Having recently played a druid in a Saltmarsh campaign, I initially shot Dave a list of wild shapes I thought would be good to show off, which included a ton of sea creatures. We adjusted and went back and forth a few times, toning down the ocean and most notably adding bees. I was originally against Bumble as an idea, since it’s not really 5E canon, but I’ve come around since the artwork turned out to be pretty dope. Overall, we wanted to try to include as many people’s tastes as possible, and a fair range of CR ratings, to boot.
How about the Three Goblins in a Trench Coat set? Where did that idea come from?
That set was 100% Dave’s idea, but the second he spoke it, I knew it had to come true. A classic trope, and one I hope to continue in the future with other D&D troublemakers.
How long does it take to design a set of dice from sitting down with a blank file to sending them off for production?
The empty canvas stage is the toughest part, for sure. I come from a graphic design background, not an art background, so I feel very secure in executing an idea using tools like Photoshop, Illustrator, or InDesign. Freehand-generating that idea on Procreate or with pencil can be a little more tricky. Occasionally, I get lucky and the concept is obvious to me immediately, like with our Let Loose set which probably took me a day to complete from start to finish. Other times, I’m at the drawing board for days before figuring out how to represent something well (looking at you, Thorn to be Wild).
Given that die faces are such small surfaces, have you had to deal a lot with the limitations of manufacturing vs the details of your designs?
Oh, yeah! Fortunately, being a graphic designer kind of sets you up for taking on client challenges. Recently, we even had to work with our manufacturer to allow for a more detailed engraving, blowing up our Infinity dice to be the new-and-embiggened Chonkfinities. Being able to trigger a response in someone’s brain with limited resources at your disposal is the name of the game. Finding the right silhouette, color, or accent that will elicit that shared concept floating around in the zeitgeist can be extremely tricky, but is also a lot of fun. It’s why I try to stay in-tune with meme culture and absorb as much popular art and media as possible, so that I can use elements as touchstones in order to connect with our customers. That all sounds really fancy considering some of the sets we’re talking about, but in essence it is a giant funneling and editing process that results in cat butts on a die face.
How does the design workflow differ when working with metal dice?
Metal dice are indeed a beast of a different feather. I have to give the lion’s share of credit to Dylan for this one, he’s well-versed in 3D modeling and has been able to take my very 2D renderings and convert them into something our metal pourers can use. It’s been interesting to design using line weight as depth indicators and having to hold each face in your head as you move on to the next in order to make sure they’ll line up on every plane. I still feel more comfortable with the flow of designing for engraved acrylics, but I’m excited to keep learning more from Dylan and put out some additional heavy metal work.

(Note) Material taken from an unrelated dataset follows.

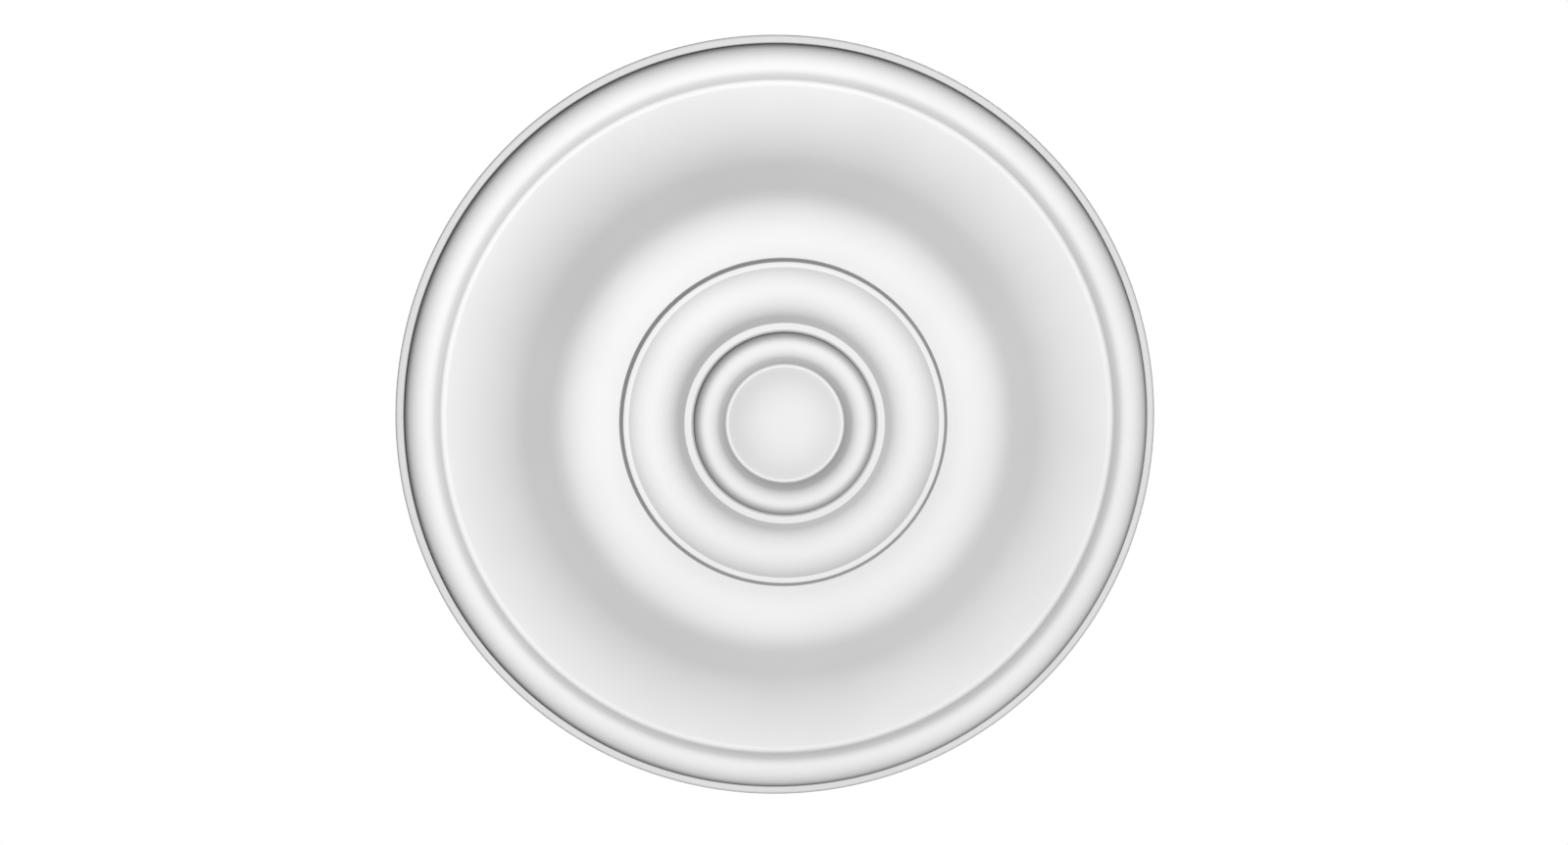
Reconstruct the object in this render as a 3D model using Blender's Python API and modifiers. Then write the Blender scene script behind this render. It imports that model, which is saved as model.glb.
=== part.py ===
"""A plain round ceiling rose: one moulding turned from one profile, drawn as it hangs.

The flat back meets the ceiling at z = 0 and the mouldings face down, towards -Z.
Every length is in metres and every angle in degrees.
"""

import bpy
import math

# Back of the moulding
LAND_WIDTH = 0.0300  # flat ring round the back's edge, which meets the ceiling
PAD_RADIUS = 0.0600  # flat round pad in the middle of the back
RECESS_DEPTH = 0.0035  # of the shallow ring between the land and the pad
RECESS_DRAFT = 45.0  # slope of the recess's two sides

# Edge and rim, from the outside inwards
EDGE_HEIGHT = 0.0010  # upright part of the flange's edge
ARRIS_WIDTH = 0.0011  # rounding between the edge and the band
ARRIS_HEIGHT = 0.0030
BAND_WIDTH = 0.0064
BAND_SLOPE = 32.0
RIM_BEAD_FALL = 0.0170  # width of the bead from its crown out to the band
RIM_BEAD_HEIGHT = 0.0220
RIM_BEAD_RADIUS = 0.0069  # of the bead's inner shoulder
RIM_BEAD_SLOPE = 41.0
RIM_FLANK_RADIUS = 0.0208
RIM_FLANK_SLOPE = 52.7
RIM_TOE_RADIUS = 0.0036
VALLEY_WIDTH = 0.0010

# Large sweep, hollow below and round above
HOLLOW_RADIUS = 0.1260
FOOT_SLOPE = 18.6
SWEEP_SLOPE = 47.7
SWEEP_RUN = 0.0174  # width of the straight stretch above the hollow
SHOULDER_RADIUS = 0.0840
SHOULDER_SLOPE = 42.2  # where the wide shoulder passes into the tighter nose
NOSE_RADIUS = 0.0365
NOSE_RETURN = 14.4  # how far the nose turns down again before the step
NOSE_RUN = 0.0040

# Step and cove
STEP_HEIGHT = 0.0071
STEP_SLOPE = 68.0
RING_WIDTH = 0.0031
COVE_OUTER_RADIUS = 0.0199
COVE_OUTER_SLOPE = 46.4
COVE_INNER_RADIUS = 0.0192
COVE_INNER_SLOPE = 53.1
COVE_RUN = 0.0042  # width of the straight lip at the cove's inner side
INNER_RING_WIDTH = 0.0054

# Inner bead and disc
BEAD_FALL = 0.0078
BEAD_HEIGHT = 0.0105
BEAD_RADIUS = 0.0092
BEAD_SLOPE = 58.0
BEAD_RUN = 0.0039
DISC_RING_WIDTH = 0.0017
DISC_EDGE_SLOPE = 31.6
DISC_EDGE_RADIUS = 0.1400  # of the disc's outer part, which is almost a straight slope
DISC_TURN_SLOPE = 28.6
DISC_TURN_RADIUS = 0.0448
DISC_FLAT_RADIUS = 0.00618  # of the disc's level middle

# Facets
TURN_STEPS = 76  # round the axis
CURVE_STEPS = 4  # of each small curve
ARRIS_STEPS = 3
RIM_BEAD_STEPS = 6
RIM_SHOULDER_STEPS = 3
TOE_STEPS = 2
HOLLOW_STEPS = 5
NOSE_STEPS = 6
DISC_STEPS = 3

WHITE = (0.83, 0.83, 0.82, 1.0)
ROUGHNESS = 0.55
SHARP_ANGLE = 25.0


def clear_scene():
    for old in list(bpy.data.objects):
        bpy.data.objects.remove(old, do_unlink=True)


def make_collection(name):
    collection = bpy.data.collections.new(name)
    bpy.context.scene.collection.children.link(collection)
    return collection


def make_material():
    material = bpy.data.materials.new("primed_white")
    material.use_nodes = True
    shader = material.node_tree.nodes["Principled BSDF"]
    shader.inputs["Base Color"].default_value = WHITE
    shader.inputs["Roughness"].default_value = ROUGHNESS
    shader.inputs["Metallic"].default_value = 0.0
    material.diffuse_color = WHITE
    return material


class Section:
    """The face's section, drawn from the rim towards the axis as (distance in, depth) points.

    A slope is positive where the face comes further out of the ceiling on its way in.
    """

    def __init__(self, depth):
        self.points = [(0.0, depth)]

    def go(self, inwards, deeper):
        x, y = self.points[-1]
        self.points.append((x + inwards, y + deeper))

    def flat(self, width):
        self.go(width, 0.0)

    def run(self, width, slope):
        self.go(width, width * math.tan(math.radians(slope)))

    def turn(self, radius, first_slope, last_slope, steps):
        """An arc that changes the slope from the first to the last."""
        x, y = self.points[-1]
        first = math.radians(first_slope)
        last = math.radians(last_slope)
        side = 1 if last > first else -1
        for i in range(1, steps + 1):
            slope = first + (last - first) * i / steps
            inwards = side * radius * (math.sin(slope) - math.sin(first))
            deeper = side * radius * (math.cos(first) - math.cos(slope))
            self.points.append((x + inwards, y + deeper))

    def bead(self, width, height, steps):
        """A quarter of an ellipse that stands upright at its foot and lies level at its crown."""
        x, y = self.points[-1]
        for i in range(1, steps + 1):
            angle = math.radians(90 * i / steps)
            self.points.append((x + width * (1 - math.cos(angle)), y + height * math.sin(angle)))


def face_section():
    """The whole face, from the upright edge to the middle of the disc."""
    s = Section(EDGE_HEIGHT)
    s.bead(ARRIS_WIDTH, ARRIS_HEIGHT, ARRIS_STEPS)
    s.run(BAND_WIDTH, BAND_SLOPE)
    s.bead(RIM_BEAD_FALL, RIM_BEAD_HEIGHT, RIM_BEAD_STEPS)
    s.turn(RIM_BEAD_RADIUS, 0.0, -RIM_BEAD_SLOPE, RIM_SHOULDER_STEPS)
    s.turn(RIM_FLANK_RADIUS, -RIM_BEAD_SLOPE, -RIM_FLANK_SLOPE, 1)
    s.turn(RIM_TOE_RADIUS, -RIM_FLANK_SLOPE, 0.0, TOE_STEPS)
    s.flat(VALLEY_WIDTH)
    s.turn(HOLLOW_RADIUS, FOOT_SLOPE, SWEEP_SLOPE, HOLLOW_STEPS)
    s.run(SWEEP_RUN, SWEEP_SLOPE)
    s.turn(SHOULDER_RADIUS, SWEEP_SLOPE, SHOULDER_SLOPE, 1)
    s.turn(NOSE_RADIUS, SHOULDER_SLOPE, -NOSE_RETURN, NOSE_STEPS)
    s.run(NOSE_RUN, -NOSE_RETURN)
    s.run(STEP_HEIGHT / math.tan(math.radians(STEP_SLOPE)), STEP_SLOPE)
    s.flat(RING_WIDTH)
    s.turn(COVE_OUTER_RADIUS, -COVE_OUTER_SLOPE, 0.0, CURVE_STEPS)
    s.turn(COVE_INNER_RADIUS, 0.0, COVE_INNER_SLOPE, CURVE_STEPS)
    s.run(COVE_RUN, COVE_INNER_SLOPE)
    s.flat(INNER_RING_WIDTH)
    s.bead(BEAD_FALL, BEAD_HEIGHT, CURVE_STEPS)
    s.turn(BEAD_RADIUS, 0.0, -BEAD_SLOPE, CURVE_STEPS)
    s.run(BEAD_RUN, -BEAD_SLOPE)
    s.flat(DISC_RING_WIDTH)
    s.turn(DISC_EDGE_RADIUS, DISC_EDGE_SLOPE, DISC_TURN_SLOPE, 1)
    s.turn(DISC_TURN_RADIUS, DISC_TURN_SLOPE, 0.0, DISC_STEPS)
    s.flat(DISC_FLAT_RADIUS)
    return s.points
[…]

Do you have anything else you’re working on that you might like to give us a little sneak peek at?
Speaking of metal dice, I am slowly but surely working on a set that will feature a feminine bird lover who may or may not be from Shadowfell (shout out to my Shadar-kai homies). It’s definitely the most texture I’ve ever attempted, so that should be interesting for Dylan to put up with, erm, figure out! Also, since we’ve already struck a bargain with our manufacturer to produce Chonkfinities, I have a ton of plans in the works for fun d4 illustrations to slap on all that empty die face canvas! That includes a brilliant alcoholic beverage concept brought forth by Maria, which I hope will be a big hit with old-school Tapper fans.